Isn't it an irony for all the criticism of bash scripts from the docker ecosystem the Dockerfile is actually a bash script. There still remains way too much misinformation about containers here on HN and it damages informed discussion and credibility. VC funded companies should not be allowed to hijack open source projects in this manner without due credit and proper information.
Lets talk about overlayfs, aufs, namespaces, cgroups and all the Linux components that are containers. Are these projects to work in anonymity without any credit or rewards while VC funded companies suck the value and momentum. Is this the 'open source model' hn wants to support. Compete on value not disinformation.
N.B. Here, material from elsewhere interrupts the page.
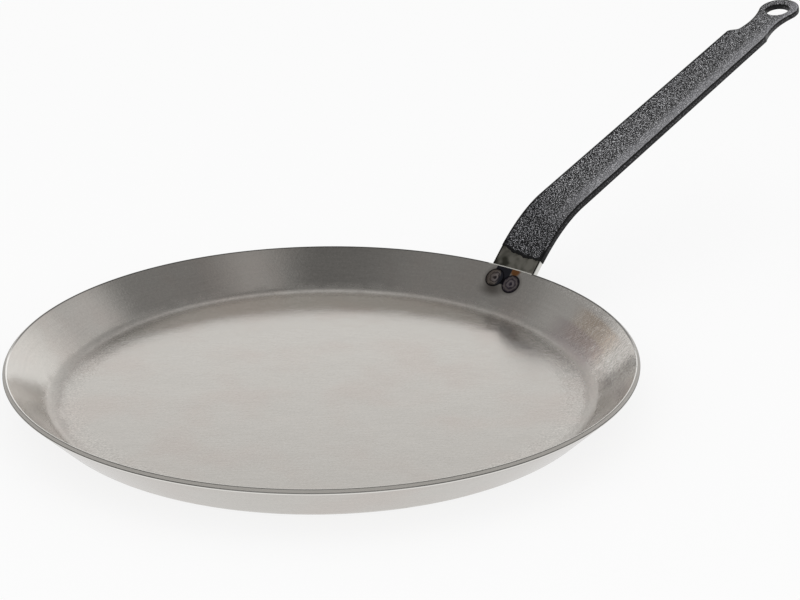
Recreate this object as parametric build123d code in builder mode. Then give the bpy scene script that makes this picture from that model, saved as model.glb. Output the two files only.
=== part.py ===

This only leads to low quality discussions.
Ubuntu tends to do their own thing and I don't particularly see anything wrong with diversity. What I find more galling is this underhanded positioning of anything not controlled by Redhat as NIH. Is systemd, nspawn criticised as nih. Flatpak is not dimissed as NIH but Snappy is. How does this kind of brazen manipulation happen? I can't fathom ordinary unbiased users thinking in this way and this kind of politics is becoming a problem for informed discussion and wider choice in Linux. Unity is surprisingly polished for a Linux project and I would not have even tried if I didn't look beyond the prevailing prejudice. Let's not do this.
Docker stopped used LXC stuff a while ago. Sure docker uses Linux namespaces and such, but that has a lot more to do with OpenVZ then LXC.
People seem to like LXC because they want to treat containers as 'light weight virtual machines' and run full stack Linux OSes in them with init systems and multiprocesses and such things.
However that isn't the direction the industry is moving, which is focusing on containers as simple runtime packaging were you have the absolute minimum needed to run a single application.
RKT is interesting because it doesn't depend on a a separate daemon to manage containers. Instead you use the host's systemd daemon to manage containers in a similar way you manage everything else in a system. It simplifies things like managing cgroups and improves reliability.
Some of it is powered by fans and those who bought into the hype of some of the commercial entities pushing their containerization. I think at some point to make what they bought in look good, they have to put down what others have. That happens pretty much with any popular technology. Remember, how Javascript on the server was "async", and therefore better, and was going to kill all the other languages and frameworks? Kinda the same idea.